Venitian REd combo.jpg

It's an old school color that I use for mixing deep, muted warms.  Handprint says its one of the mixing compliments, so I gave it a go.  It's better, for sure, but was still giving me cooler mixtures.  Everything is sort of a deep, muted purple.  Even the browns.

So I went and bought a tube Winsor Newton Cadmium Orange.  I was pretty sure that was the pigment I'd been using.  It arrived, I put some on the palette, and got this!

WN Cad Orange combo.jpg

I checked the tube, and discovered that Winsor Newton is no longer using PO20 for their Cadmium, but have instead created a hue mixture (PY35, PR108).  It is far too yellow of an orange, which is why I'm mixing blue-greens and muted pea-greens.  Waaaah!  :(

I go back to Handprint (link here) and it suggests Burnt Sienna.  I was suspicious of this, as WN Burnt Sienna is my mixing compliment for Ultramarine Blue, and that is a more violet blue. 

WN Burnt Sienna combo.jpg

However, it mixes pretty well with Cobalt Blue, although it definitely has (to my eyes) a gentle green bias.  This is what I'm seeing in the warmer neutrals, as a "dirty" (aka not reddish) brown is a muted yellow.  This particularly becomes clear when you compare it to things like Venitian Red or Scarlet Pyrrol (go back up to the chart above, where comparison is easier) which are clearly cool.  Still, all in all a good warm grey combo.

So I go back to my little Word doc, and hunt through some of my notes on my older palettes.  Thank goodness!  There I discover I'd been using M. Graham's Cad Orange.  This rings a bell, as I remembered it would sometimes run out of the well- a problem with some honey-based pigments (which M. Graham uses).  :(  Still, I go and buy a tube of that.  It worked before, hopefully it'll work again.  I actually bring the WN Cad Orange and Scarelt Pyrrol tubes with me, to be able to open them up and compare pigment color.  And indeed, the M Graham Cad Orange lies right in the middle of the other too. 

PO20 combo.jpg

Not too hot, not too cold, but still a cool grey.
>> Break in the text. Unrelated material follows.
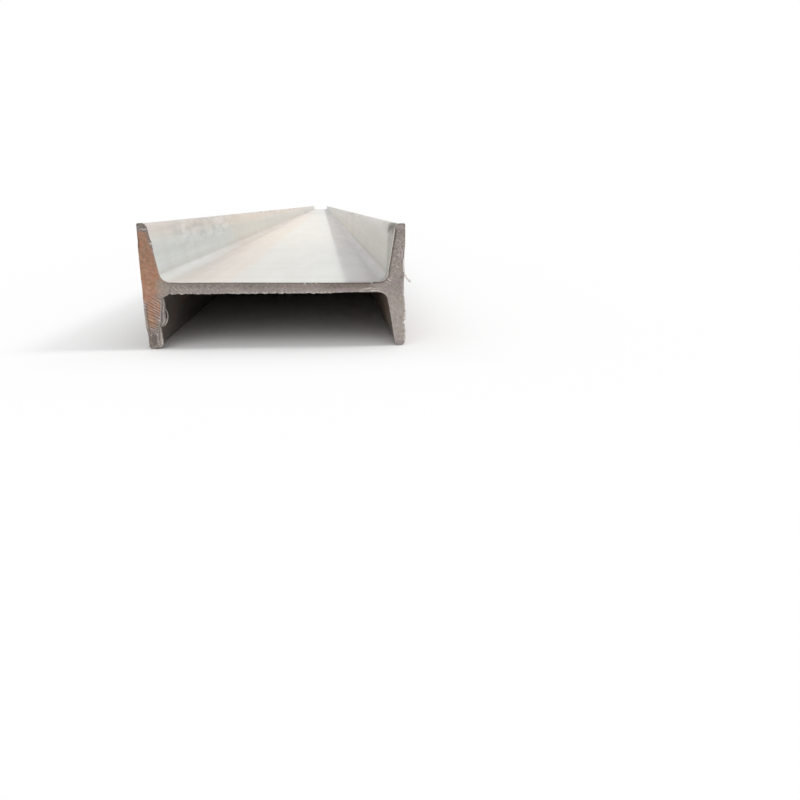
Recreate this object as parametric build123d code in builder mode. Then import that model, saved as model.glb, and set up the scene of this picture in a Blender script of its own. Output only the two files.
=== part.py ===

It's DEFINITELY worth noting that the two Cadmium Oranges are different hues.  Brands can matter.  Not that one brand or pigment mix is somehow better than the other,  but that different brands shift their hues around a bit, and I needed a mixing compliment for a specific blue (this one is Winsor Newton's Cobalt Blue). 

For comparison, here's WN Ultramarine Blue mixed with Burnt Sienna.  Still the truest grey of this bunch, in my opinion.

WN UMB combo.jpg


In the end, my Cobalt Blue + M Graham Cad Orange (PO 20) mix has a slight cool bias for the greys, but it makes a nice true, warm brown (not too purpley), and the mixing line extends for a longer distance (into the bright oranges) than when I was using the Venetian Red.  Besides this, I like Cads in general- they're a little heavy and so don't explode so much when I apply them wet into wet, and Cad Orange (PO20) is a much gentler mixer than Scarlet Pyroll (PO73, that brute!) was.  Cobalt Blue is so gentle, I'd put a dollop of PO73 in there, and it would take over the whole mix in a second. Ugh!  As an added bonus, to make some lemonade, having to use Venetian Red so much for a few weeks helped me learn it's value as an alternate mixer for Cobalt Blue.  Once again, all is right in the jungle, and I can mix a blue and an orange and get a muted grey.

Lesson learned?  An Orange is not just an Orange.  Test your hues and keep records!